In honor of Shark Week, I feel like a post about my teeth is in order. No, it’s not really food nor fitness but it’s my website so bite me. Pun intended.
So I sit down in the dentists chair and the dental assistant asks me if I floss. Look… You know. I know. I do not floss. Can we please skip the rigmarole of the flossing interrogation. I DON’T FLOSS!!! I probably never will. If I wanted my mouth to bleed like I’ve been french kissing a cactus, then I’d just eat cereal without any milk. That seems to do the trick.
She asks, “can you remember the last time you flossed?” To which I politely responded “when was my last visit?”

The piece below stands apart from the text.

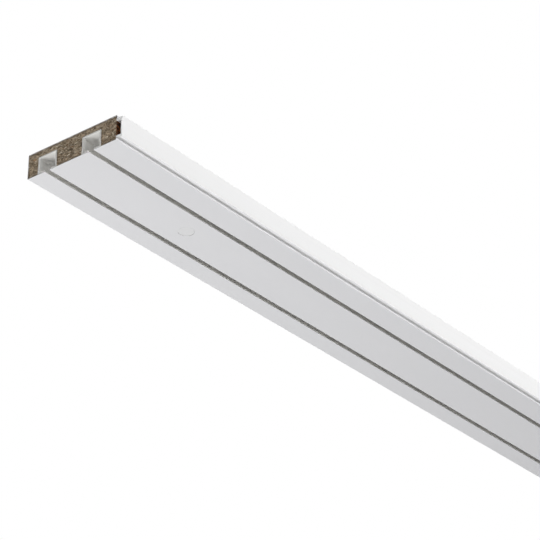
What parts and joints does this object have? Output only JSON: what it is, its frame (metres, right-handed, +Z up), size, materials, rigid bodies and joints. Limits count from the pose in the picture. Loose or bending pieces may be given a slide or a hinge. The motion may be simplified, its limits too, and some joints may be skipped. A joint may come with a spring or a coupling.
{
  "type": "curtain track",
  "caption": "Straight ceiling curtain track: film-wrapped chipboard bar with parallel lined glider channels, a hollow front fascia and flush caps over its screw holes.",
  "frame": {"origin": "on the ceiling face, on the axis of the middle screw hole, half way along the track", "axes": "+X along the track, +Z up to the ceiling, -Y out of the fascia into the room"},
  "size_m": [1.2, 0.0854, 0.019],
  "materials": {
    "chipboard": "sawn raw chipboard, coarse flakes and dark specks",
    "white_film": "smooth white satin film",
    "channel_plastic": "extruded white plastic, satin",
    "fascia_plastic": "extruded white plastic, smooth satin",
    "cap_plastic": "moulded white plastic"
  },
  "bodies": {
    "root": {"core_board": "chipboard", "front_channel_liner": "channel_plastic", "rear_channel_liner": "channel_plastic", "rear_film_wrap": "white_film", "middle_film_strip": "white_film", "front_film_strip": "white_film", "front_fascia": "fascia_plastic", "hole_cap_1": "cap_plastic", "hole_cap_2": "cap_plastic", "hole_cap_3": "cap_plastic"}
  },
  "joints": []
}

So she starts flossing me and three hours later I’m still cut up. She strikes gold as she pulls what looks like a whole chicken finger from between my teeth. “What do you think this could be?” she asks. I told her it was probably a piece of McRib from last November and she quickly continued on with the exam.
By the way, I see a pediatric dentist I guarantee you I’m her only bearded patient so things are already weird. The dentist’s office is board game themed and my exam room was modeled after Candy Land. So, as if to create the illusion of not being at the dentist’s office, they’ve painted the gumdrop mountains and lollipop woods up on the wall. Seems to defeat the purpose of a dentist’s office but I can’t complain.
Here’s another thing. Why do dentists seem to want to talk to you more than hairdressers? What’s that? You can’t understand what I’m saying? Then get your fingers out of my trachea.
But in all honesty I love my dentist and I’m not just saying that because she reads my blog. They’re all very friendly, quick, and professional. I highly recommend her.